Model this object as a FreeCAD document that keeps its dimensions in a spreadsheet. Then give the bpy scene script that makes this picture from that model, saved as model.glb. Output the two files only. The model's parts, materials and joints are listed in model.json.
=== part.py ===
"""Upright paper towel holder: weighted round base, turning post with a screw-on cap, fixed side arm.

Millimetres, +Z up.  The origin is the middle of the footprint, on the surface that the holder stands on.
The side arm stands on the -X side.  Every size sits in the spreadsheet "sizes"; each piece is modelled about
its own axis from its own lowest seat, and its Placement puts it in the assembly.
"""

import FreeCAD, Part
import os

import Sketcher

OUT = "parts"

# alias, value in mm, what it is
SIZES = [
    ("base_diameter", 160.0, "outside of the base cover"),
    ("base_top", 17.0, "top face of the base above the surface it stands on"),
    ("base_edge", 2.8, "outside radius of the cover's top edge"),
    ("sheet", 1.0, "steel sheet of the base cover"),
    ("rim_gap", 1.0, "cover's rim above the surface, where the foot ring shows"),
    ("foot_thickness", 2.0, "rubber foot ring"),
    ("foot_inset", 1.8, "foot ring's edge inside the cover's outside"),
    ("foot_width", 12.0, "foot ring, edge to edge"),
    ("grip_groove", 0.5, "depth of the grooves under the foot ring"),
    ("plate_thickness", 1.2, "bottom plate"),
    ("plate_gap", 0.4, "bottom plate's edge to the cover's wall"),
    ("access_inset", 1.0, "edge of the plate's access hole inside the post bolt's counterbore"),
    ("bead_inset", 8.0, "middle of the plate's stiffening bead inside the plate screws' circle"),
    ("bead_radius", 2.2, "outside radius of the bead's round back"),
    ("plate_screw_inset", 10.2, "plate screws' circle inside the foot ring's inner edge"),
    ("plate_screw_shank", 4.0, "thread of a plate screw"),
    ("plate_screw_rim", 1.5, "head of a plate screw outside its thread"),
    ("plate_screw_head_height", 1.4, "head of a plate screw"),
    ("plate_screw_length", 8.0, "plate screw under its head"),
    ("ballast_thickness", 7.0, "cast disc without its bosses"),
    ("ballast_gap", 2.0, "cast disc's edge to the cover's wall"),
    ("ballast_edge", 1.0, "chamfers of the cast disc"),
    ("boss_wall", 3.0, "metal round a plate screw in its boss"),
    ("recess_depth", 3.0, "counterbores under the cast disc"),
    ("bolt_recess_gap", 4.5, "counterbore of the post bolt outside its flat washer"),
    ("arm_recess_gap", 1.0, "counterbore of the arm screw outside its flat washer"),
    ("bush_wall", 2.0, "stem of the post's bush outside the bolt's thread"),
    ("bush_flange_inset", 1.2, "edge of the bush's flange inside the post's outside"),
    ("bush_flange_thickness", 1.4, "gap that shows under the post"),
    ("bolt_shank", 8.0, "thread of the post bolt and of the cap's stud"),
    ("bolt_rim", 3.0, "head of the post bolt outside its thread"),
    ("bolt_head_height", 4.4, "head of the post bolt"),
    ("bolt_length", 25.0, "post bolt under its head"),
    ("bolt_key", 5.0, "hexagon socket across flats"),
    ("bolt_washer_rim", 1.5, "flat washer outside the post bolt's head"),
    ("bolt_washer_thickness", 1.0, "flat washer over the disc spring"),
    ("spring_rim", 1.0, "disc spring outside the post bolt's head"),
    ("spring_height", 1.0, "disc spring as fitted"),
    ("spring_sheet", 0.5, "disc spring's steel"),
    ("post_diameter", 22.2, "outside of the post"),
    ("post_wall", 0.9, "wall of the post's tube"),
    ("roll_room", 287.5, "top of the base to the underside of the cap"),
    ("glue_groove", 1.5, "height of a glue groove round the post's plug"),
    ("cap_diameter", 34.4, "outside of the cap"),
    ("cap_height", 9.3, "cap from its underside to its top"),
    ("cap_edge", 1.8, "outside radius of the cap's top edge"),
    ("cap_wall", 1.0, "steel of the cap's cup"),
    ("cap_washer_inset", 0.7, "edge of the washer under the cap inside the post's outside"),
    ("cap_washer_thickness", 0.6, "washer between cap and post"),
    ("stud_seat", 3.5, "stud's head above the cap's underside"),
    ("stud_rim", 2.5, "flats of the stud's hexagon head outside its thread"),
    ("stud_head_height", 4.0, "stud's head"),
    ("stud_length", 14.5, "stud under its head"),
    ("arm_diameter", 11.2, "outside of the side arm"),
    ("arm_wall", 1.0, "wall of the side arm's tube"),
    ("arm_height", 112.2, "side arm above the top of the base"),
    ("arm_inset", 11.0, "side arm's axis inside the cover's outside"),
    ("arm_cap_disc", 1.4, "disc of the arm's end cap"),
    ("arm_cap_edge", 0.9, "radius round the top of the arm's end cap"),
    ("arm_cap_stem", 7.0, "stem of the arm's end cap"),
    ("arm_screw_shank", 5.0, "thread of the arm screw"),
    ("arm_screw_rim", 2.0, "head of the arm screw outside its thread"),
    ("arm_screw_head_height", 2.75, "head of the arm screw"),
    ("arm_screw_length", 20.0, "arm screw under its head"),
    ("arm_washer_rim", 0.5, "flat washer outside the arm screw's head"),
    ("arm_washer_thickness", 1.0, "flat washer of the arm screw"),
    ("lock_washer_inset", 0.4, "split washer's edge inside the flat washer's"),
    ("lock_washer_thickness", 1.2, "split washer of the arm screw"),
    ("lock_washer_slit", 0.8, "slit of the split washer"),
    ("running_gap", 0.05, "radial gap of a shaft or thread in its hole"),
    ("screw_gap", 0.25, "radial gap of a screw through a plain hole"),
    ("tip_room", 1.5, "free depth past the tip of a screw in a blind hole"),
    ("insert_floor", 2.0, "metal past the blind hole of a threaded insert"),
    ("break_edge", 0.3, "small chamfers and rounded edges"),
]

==

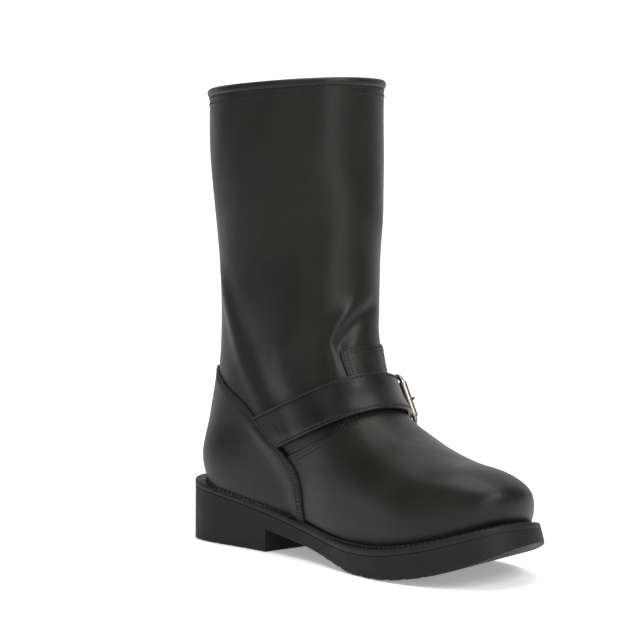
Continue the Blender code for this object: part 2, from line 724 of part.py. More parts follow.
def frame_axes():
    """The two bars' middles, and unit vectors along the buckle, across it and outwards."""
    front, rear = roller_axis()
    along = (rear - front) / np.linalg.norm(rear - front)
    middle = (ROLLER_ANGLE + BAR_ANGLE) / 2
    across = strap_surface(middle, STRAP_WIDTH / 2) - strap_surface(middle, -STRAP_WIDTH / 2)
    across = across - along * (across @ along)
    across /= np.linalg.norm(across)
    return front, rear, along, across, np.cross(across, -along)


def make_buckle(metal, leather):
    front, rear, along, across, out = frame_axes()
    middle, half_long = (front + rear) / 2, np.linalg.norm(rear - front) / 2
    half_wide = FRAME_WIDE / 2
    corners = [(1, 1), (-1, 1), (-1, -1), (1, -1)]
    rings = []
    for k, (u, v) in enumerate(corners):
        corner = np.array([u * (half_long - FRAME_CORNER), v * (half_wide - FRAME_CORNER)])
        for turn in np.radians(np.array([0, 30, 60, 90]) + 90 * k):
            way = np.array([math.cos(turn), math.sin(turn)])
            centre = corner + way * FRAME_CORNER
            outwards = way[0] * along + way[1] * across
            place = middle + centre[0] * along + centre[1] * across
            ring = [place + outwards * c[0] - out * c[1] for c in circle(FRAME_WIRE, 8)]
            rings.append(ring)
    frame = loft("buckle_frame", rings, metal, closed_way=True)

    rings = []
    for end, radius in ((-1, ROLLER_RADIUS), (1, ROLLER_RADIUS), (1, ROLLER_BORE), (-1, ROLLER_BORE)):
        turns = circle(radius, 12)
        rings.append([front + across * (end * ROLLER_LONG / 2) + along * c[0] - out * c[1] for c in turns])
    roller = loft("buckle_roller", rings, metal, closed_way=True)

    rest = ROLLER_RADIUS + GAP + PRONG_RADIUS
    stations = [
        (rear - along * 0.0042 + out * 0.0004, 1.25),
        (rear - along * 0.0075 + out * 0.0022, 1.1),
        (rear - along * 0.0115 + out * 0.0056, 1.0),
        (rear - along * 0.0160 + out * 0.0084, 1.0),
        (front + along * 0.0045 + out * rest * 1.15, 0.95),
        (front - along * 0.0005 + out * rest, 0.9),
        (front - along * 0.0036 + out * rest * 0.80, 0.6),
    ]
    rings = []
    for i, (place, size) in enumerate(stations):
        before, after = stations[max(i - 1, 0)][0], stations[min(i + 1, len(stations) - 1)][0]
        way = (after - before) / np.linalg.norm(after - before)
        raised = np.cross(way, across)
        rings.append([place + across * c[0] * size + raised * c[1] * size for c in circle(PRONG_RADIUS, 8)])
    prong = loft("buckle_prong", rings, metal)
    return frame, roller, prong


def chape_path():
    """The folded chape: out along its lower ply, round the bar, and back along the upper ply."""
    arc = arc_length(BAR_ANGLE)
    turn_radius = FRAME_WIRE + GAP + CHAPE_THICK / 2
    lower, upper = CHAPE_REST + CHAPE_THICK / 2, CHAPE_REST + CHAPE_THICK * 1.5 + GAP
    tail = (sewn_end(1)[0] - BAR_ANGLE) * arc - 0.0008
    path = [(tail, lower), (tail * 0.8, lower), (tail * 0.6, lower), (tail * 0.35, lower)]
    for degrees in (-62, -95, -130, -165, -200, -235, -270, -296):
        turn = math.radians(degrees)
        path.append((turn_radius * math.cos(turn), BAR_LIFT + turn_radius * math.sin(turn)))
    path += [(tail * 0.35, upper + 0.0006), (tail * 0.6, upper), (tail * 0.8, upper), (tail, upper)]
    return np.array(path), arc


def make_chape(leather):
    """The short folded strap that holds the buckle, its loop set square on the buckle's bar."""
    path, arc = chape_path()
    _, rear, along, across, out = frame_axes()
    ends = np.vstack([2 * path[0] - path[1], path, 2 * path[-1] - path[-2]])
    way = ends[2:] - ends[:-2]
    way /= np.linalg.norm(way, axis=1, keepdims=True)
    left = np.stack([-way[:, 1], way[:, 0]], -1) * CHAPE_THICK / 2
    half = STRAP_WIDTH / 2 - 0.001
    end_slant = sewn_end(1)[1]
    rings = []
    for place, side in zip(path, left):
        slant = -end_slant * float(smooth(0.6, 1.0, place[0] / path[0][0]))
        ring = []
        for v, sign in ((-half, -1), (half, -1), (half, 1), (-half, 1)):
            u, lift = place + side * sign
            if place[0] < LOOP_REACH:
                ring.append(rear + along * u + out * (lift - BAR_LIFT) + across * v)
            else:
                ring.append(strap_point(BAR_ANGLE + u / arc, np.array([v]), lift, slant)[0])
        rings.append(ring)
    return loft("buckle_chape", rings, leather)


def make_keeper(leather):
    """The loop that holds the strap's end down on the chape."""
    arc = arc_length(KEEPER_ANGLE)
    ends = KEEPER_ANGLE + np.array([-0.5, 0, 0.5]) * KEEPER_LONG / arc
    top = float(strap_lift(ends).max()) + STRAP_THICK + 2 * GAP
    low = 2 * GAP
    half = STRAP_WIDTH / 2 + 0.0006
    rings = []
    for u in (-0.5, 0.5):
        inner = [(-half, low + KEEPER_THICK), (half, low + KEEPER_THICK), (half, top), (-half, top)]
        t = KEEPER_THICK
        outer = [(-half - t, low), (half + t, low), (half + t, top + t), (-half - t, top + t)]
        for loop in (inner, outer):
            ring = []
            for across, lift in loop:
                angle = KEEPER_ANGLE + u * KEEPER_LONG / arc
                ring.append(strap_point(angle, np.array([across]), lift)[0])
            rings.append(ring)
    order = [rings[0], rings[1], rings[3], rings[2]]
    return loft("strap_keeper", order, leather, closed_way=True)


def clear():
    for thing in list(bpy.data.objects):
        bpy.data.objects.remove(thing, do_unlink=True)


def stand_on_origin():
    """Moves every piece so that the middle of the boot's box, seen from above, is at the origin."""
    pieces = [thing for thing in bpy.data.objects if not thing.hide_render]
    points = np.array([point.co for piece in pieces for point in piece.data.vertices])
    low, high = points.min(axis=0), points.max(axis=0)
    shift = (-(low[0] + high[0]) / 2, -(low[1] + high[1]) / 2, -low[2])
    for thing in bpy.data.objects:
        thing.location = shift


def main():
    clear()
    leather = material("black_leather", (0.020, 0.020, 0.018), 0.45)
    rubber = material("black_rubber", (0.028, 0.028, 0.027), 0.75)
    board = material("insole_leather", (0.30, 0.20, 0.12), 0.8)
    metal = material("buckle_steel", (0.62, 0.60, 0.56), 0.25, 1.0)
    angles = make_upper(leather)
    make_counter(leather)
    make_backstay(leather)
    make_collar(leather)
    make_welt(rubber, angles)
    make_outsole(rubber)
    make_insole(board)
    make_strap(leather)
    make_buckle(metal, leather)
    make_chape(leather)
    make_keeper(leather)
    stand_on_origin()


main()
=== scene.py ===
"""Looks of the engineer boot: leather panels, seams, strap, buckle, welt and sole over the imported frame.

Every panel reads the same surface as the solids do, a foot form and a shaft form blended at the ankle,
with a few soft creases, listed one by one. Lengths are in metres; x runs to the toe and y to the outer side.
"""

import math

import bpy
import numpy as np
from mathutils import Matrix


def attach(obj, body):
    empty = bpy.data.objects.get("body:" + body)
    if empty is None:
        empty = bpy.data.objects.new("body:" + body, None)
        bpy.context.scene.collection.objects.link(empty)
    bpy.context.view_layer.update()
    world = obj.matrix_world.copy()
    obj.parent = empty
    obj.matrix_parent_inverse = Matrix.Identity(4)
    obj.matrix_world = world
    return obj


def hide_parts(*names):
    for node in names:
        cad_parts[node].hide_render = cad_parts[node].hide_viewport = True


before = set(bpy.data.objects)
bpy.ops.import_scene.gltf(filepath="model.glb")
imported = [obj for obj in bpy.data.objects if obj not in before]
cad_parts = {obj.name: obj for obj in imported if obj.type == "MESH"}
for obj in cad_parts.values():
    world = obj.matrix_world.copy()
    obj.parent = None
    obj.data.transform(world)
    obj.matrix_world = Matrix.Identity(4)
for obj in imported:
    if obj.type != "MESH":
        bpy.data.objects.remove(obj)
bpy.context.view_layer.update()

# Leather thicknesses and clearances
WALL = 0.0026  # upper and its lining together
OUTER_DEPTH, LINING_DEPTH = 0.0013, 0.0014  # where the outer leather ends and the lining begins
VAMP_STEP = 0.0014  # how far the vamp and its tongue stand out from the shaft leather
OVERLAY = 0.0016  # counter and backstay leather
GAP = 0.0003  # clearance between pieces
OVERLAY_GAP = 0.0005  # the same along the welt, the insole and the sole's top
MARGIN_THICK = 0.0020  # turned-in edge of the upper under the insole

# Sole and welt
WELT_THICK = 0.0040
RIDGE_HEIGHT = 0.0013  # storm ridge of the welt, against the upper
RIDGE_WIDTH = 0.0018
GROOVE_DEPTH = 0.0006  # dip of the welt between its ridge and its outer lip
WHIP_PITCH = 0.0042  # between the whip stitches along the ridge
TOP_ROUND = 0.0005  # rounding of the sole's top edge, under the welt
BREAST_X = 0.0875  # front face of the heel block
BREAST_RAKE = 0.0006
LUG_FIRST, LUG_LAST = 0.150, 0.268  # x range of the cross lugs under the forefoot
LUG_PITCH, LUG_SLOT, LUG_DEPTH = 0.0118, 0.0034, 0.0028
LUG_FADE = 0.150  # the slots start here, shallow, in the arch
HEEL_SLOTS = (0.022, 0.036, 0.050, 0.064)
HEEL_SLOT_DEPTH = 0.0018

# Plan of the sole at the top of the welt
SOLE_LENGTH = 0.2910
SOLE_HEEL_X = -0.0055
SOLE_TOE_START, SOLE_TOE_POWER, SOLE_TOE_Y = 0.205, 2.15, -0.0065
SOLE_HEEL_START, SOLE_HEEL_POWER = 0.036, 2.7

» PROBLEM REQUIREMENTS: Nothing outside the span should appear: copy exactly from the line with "low, high = points.min(axis=0), points.max(axis=0)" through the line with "obj.matrix_world = world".

» EXERCISE ANSWER:
    low, high = points.min(axis=0), points.max(axis=0)
    shift = (-(low[0] + high[0]) / 2, -(low[1] + high[1]) / 2, -low[2])
    for thing in bpy.data.objects:
        thing.location = shift


def main():
    clear()
    leather = material("black_leather", (0.020, 0.020, 0.018), 0.45)
    rubber = material("black_rubber", (0.028, 0.028, 0.027), 0.75)
    board = material("insole_leather", (0.30, 0.20, 0.12), 0.8)
    metal = material("buckle_steel", (0.62, 0.60, 0.56), 0.25, 1.0)
    angles = make_upper(leather)
    make_counter(leather)
    make_backstay(leather)
    make_collar(leather)
    make_welt(rubber, angles)
    make_outsole(rubber)
    make_insole(board)
    make_strap(leather)
    make_buckle(metal, leather)
    make_chape(leather)
    make_keeper(leather)
    stand_on_origin()


main()
=== scene.py ===
"""Looks of the engineer boot: leather panels, seams, strap, buckle, welt and sole over the imported frame.

Every panel reads the same surface as the solids do, a foot form and a shaft form blended at the ankle,
with a few soft creases, listed one by one. Lengths are in metres; x runs to the toe and y to the outer side.
"""

import math

import bpy
import numpy as np
from mathutils import Matrix


def attach(obj, body):
    empty = bpy.data.objects.get("body:" + body)
    if empty is None:
        empty = bpy.data.objects.new("body:" + body, None)
        bpy.context.scene.collection.objects.link(empty)
    bpy.context.view_layer.update()
    world = obj.matrix_world.copy()
    obj.parent = empty
    obj.matrix_parent_inverse = Matrix.Identity(4)
    obj.matrix_world = world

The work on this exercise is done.